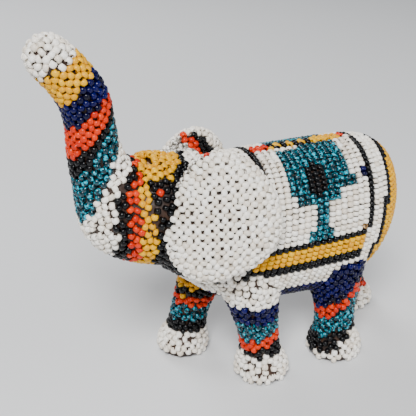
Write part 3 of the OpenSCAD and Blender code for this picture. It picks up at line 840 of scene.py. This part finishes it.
wax = wax_material()
wood = wood_material("copal wood", (0.42, 0.26, 0.13), (0.62, 0.42, 0.24))
dowel = wood_material("dowel wood", (0.5, 0.36, 0.2), (0.7, 0.55, 0.36))
SKINS = {"body_core": wood, "trunk_core": wood, "ear_core_left": wood, "ear_core_right": wood,
         "trunk_peg": dowel, "ear_pegs": dowel}
for name, material in SKINS.items():
    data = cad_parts[name].data
    data.materials.clear()
    data.materials.append(material)
print("wood on", len(SKINS), "parts")

# %% [markdown]
# ## Beads and wax take the place of the shells
# Each group of beads of one colour in one shell is one piece. It rides on the figure and stands for
# that shell. The wax is pressed up between the beads, so its surface stands just under their
# middles.


def install(piece, material, name):
    """Gives a piece its material, and its place in the frame."""
    piece.data.materials.append(material)
    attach(piece, "root")
    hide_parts(name)


shells = [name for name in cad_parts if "_beads" in name]
for name in shells:
    for colour in sorted(set(glass[shell == name])):
        chosen = np.flatnonzero((shell == name) & (glass == colour))
        piece = lay_beads(name.replace("_beads", "") + "_" + colour, chosen)
        install(piece, GLASS[colour], name)
print("shells:", len(shells), "beads:", len(spots))

# %% Press the wax between them
WAX_RISE, TRUNK_CUT = 1.5, (-45, 77, 12)
SPLIT = int(np.flatnonzero(beyond(run_rows[:, [0, 0, 1]], TRUNK_CUT) > 0)[0])


def wax_piece(name, skins, node):
    """The wax of one node: closed skins that stand WAX_RISE above the wood."""
    points, faces, first = [], [], 0
    for rings in skins:
        p, f = skin_mesh(rings)
        points.append(p)
        faces.append(f + first)
        first += len(p)
    install(mesh_piece(name, np.vstack(points), np.vstack(faces)), wax, node)


coat = part_rings(WAX_RISE)
wax_piece("wax_on_body", [coat[0], coat[1][:SPLIT + 1]], "body_wax")
wax_piece("wax_on_trunk", [coat[1][SPLIT:]], "trunk_wax")
wax_piece("wax_on_legs", coat[2:6], "leg_wax")
wax_piece("wax_on_left_ear", [coat[6]], "ear_wax_left")
wax_piece("wax_on_right_ear", [coat[7]], "ear_wax_right")
print("wax stands", WAX_RISE, "mm above the wood, under bead middles at", BEAD_AT)

# %% [markdown]
# ## Light and camera
# A pale floor, a strong soft light high behind the camera, a weak one to its right and a third high
# on the far side. The camera stands about a quarter of a metre away on the figure's left side, a
# little towards its head, and looks down on it.

# %% Floor
bpy.ops.mesh.primitive_plane_add(size=6)
floor = bpy.context.object
floor.name = "floor"
floor_material, floor_shader, _ = new_material("pale floor", 0.85)
floor_shader.inputs["Base Color"].default_value = (0.72, 0.73, 0.74, 1)
floor.data.materials.append(floor_material)


# %% Lights
def area_light(name, place, size, power, target=(0, 0, 0.05)):
    """A square soft light of a given size and power, turned towards a target."""
    data = bpy.data.lights.new(name, "AREA")
    data.size, data.energy = size, power
    light = bpy.data.objects.new(name, data)
    light.location = place
    way = np.array(target) - np.array(place)
    turn = np.arctan2(way[1], way[0]) - np.pi / 2
    light.rotation_euler = (np.pi / 2 + np.arctan2(way[2], np.hypot(way[0], way[1])), 0, turn)
    bpy.context.scene.collection.objects.link(light)


area_light("key", (-0.35, -0.55, 0.75), 0.35, 14.0)
area_light("fill", (0.7, -0.6, 0.35), 0.7, 3.0)
area_light("rim", (-0.1, 0.7, 0.6), 0.5, 5.0)
world = bpy.data.worlds.new("studio")
world.use_nodes = True
world.node_tree.nodes["Background"].inputs["Color"].default_value = (0.9, 0.93, 1.0, 1)
world.node_tree.nodes["Background"].inputs["Strength"].default_value = 0.2
bpy.context.scene.world = world

# %% Camera
AZIMUTH, ELEVATION, DISTANCE = np.radians(-25.65), np.radians(25.6), 0.262
TARGET = np.array([-7.24, 8.0, 55.0]) * MM
back = np.array([np.sin(AZIMUTH) * np.cos(ELEVATION), -np.cos(AZIMUTH) * np.cos(ELEVATION),
                 np.sin(ELEVATION)])
lens = bpy.data.cameras.new("camera")
lens.lens, lens.sensor_width = 68.8, 36
camera = bpy.data.objects.new("camera", lens)
camera.location = TARGET + back * DISTANCE
camera.rotation_euler = (np.pi / 2 - ELEVATION, 0, AZIMUTH)
bpy.context.scene.collection.objects.link(camera)
bpy.context.scene.camera = camera
print("camera at", np.round(camera.location, 3))
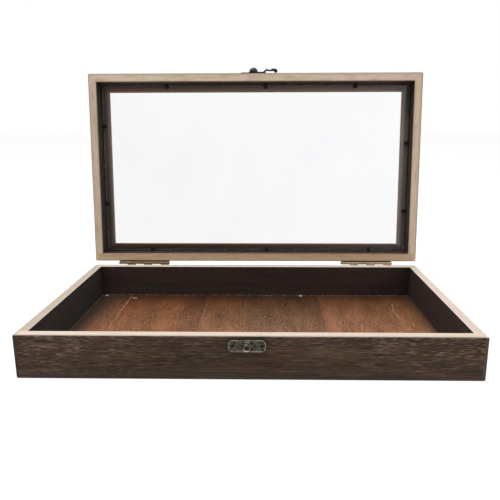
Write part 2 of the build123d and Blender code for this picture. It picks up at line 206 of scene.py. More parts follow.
def make_floor():
    """A plain pale floor that shows white and keeps a faint shadow of the box."""
    material, tree = new_material("pale_studio_floor")
    path = add(tree, "LightPath")
    seen = add(tree, "Math", {0: path.outputs["Is Camera Ray"], 1: path.outputs["Is Glossy Ray"]},
               operation="MAXIMUM")
    glow = add(tree, "Emission", {"Color": linear("#FFFFFF"), "Strength": 0.86})
    faint = add(tree, "BsdfDiffuse", {"Color": linear("#8F8F8F")})
    white = add(tree, "AddShader", {0: glow.outputs[0], 1: faint.outputs[0]})
    paper = add(tree, "BsdfDiffuse", {"Color": linear("#E4E2DF")})
    both = add(tree, "MixShader", {0: seen.outputs[0], 1: paper.outputs[0], 2: white.outputs[0]})
    full = add(tree, "Emission", {"Color": linear("#FFFFFF"), "Strength": 1.0})
    both = add(tree, "MixShader", {0: path.outputs["Is Transmission Ray"], 1: both.outputs[0],
                                   2: full.outputs[0]})
    add(tree, "OutputMaterial", {"Surface": both.outputs[0]})

    # It ends in front of the box, where the pane would otherwise mirror it, and keeps just clear of the underside
    half_size, back, below_mm = 4.0, 3.45, 0.2
    shape = bmesh.new()
    bmesh.ops.create_grid(shape, x_segments=1, y_segments=1, size=half_size)
    bmesh.ops.translate(shape, vec=(0, back, -below_mm * mm), verts=shape.verts)
    mesh = bpy.data.meshes.new("studio_floor")
    shape.to_mesh(mesh)
    shape.free()
    mesh.materials.append(material)
    floor = bpy.data.objects.new("studio_floor", mesh)
    bpy.context.scene.collection.objects.link(floor)


def make_softbox(name, place, target, size, watts, colour):
    """A square area lamp at a place, turned to a target."""
    data = bpy.data.lights.new(name, "AREA")
    data.shape = "SQUARE"
    data.size = size
    data.energy = watts
    data.color = linear(colour)[:3]
    lamp = bpy.data.objects.new(name, data)
    lamp.location = place
    lamp.rotation_euler = (Vector(target) - Vector(place)).to_track_quat("-Z", "Y").to_euler()
    bpy.context.scene.collection.objects.link(lamp)


# Wood of the boards and strips

def on_board(tree, grain, shift_mm, lid):
    """Where a point of a board lies, with distances in millimetres, and the patterns of its grain.

    from_side goes in from the nearer side face. Of it and the distance in from the front or rear face, inward is the
    lesser and from_corner the greater. from_face and from_rim are heights from the face that the tray stands on, or
    the lid's top, and from the rim.
    """
    shut = on_shut_box(tree, lid)
    quarter = math.pi / 2 if grain == "Y" else 0.0
    along = add(tree, "Mapping", {"Vector": shut, "Location": shift_mm, "Rotation": (0, 0, quarter)}).outputs[0]
    # The grain wanders a little from a straight line
    wander_mm = 1.7
    wander = blotches(tree, along, (55, 16, 16), 1.5)
    bent = add(tree, "VectorMath", {0: wander.outputs["Color"], 1: (0, wander_mm, wander_mm), 2: along},
               operation="MULTIPLY_ADD").outputs[0]

    def drawn(length_mm, width_mm, detail):
        """Noise in streaks of about this length and width along the grain."""
        return blotches(tree, bent, (length_mm, width_mm, width_mm), detail).outputs["Fac"]

    place = add(tree, "SeparateXYZ", {"Vector": shut})
    ways_in = []
    for axis, half_mm in (("X", half_width_mm), ("Y", half_depth_mm)):
        off_middle = add(tree, "Math", {0: place.outputs[axis]}, operation="ABSOLUTE")
        ways_in.append(add(tree, "Math", {0: half_mm, 1: off_middle.outputs[0]}, operation="SUBTRACT").outputs[0])
    inward, from_corner = (add(tree, "Math", {0: ways_in[0], 1: ways_in[1]}, operation=kind).outputs[0]
                           for kind in ("MINIMUM", "MAXIMUM"))
    heights = []
    for level_mm in (lid_top_mm, lid_rim_mm) if lid else (0.0, tray_rim_mm):
        above = add(tree, "Math", {0: place.outputs["Z"], 1: level_mm}, operation="SUBTRACT")
        heights.append(add(tree, "Math", {0: above.outputs[0]}, operation="ABSOLUTE").outputs[0])
    coated = add(tree, "MapRange", {"Value": inward, "From Min": board_mm - 0.5, "From Max": board_mm - 0.1,
                                    "To Max": 0.8})
    return SimpleNamespace(
        grain=grain, lid=lid, shut=shut, y=place.outputs["Y"], z=place.outputs["Z"], from_side=ways_in[0],
        inward=inward, from_corner=from_corner, from_face=heights[0], from_rim=heights[1],
        coated=coated.outputs[0], drawn=drawn, streaks=drawn(60.0, 0.8, 2.5), dashes=drawn(5.5, 0.42, 0.0),
        clouds=drawn(60.0, 14.0, 1.0))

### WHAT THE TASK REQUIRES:
Repeat, word for word, the lines from the opening of the material through the line containing "# middles.".

### RESPONSE TO THE EXERCISE:
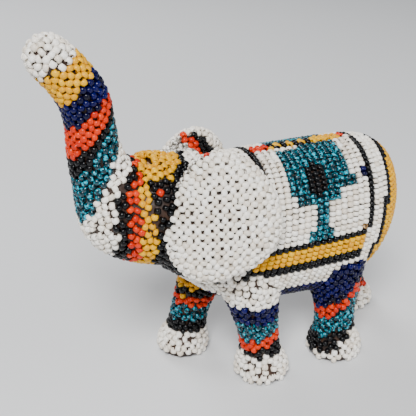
Write part 3 of the OpenSCAD and Blender code for this picture. It picks up at line 840 of scene.py. This part finishes it.
wax = wax_material()
wood = wood_material("copal wood", (0.42, 0.26, 0.13), (0.62, 0.42, 0.24))
dowel = wood_material("dowel wood", (0.5, 0.36, 0.2), (0.7, 0.55, 0.36))
SKINS = {"body_core": wood, "trunk_core": wood, "ear_core_left": wood, "ear_core_right": wood,
         "trunk_peg": dowel, "ear_pegs": dowel}
for name, material in SKINS.items():
    data = cad_parts[name].data
    data.materials.clear()
    data.materials.append(material)
print("wood on", len(SKINS), "parts")

# %% [markdown]
# ## Beads and wax take the place of the shells
# Each group of beads of one colour in one shell is one piece. It rides on the figure and stands for
# that shell. The wax is pressed up between the beads, so its surface stands just under their
# middles.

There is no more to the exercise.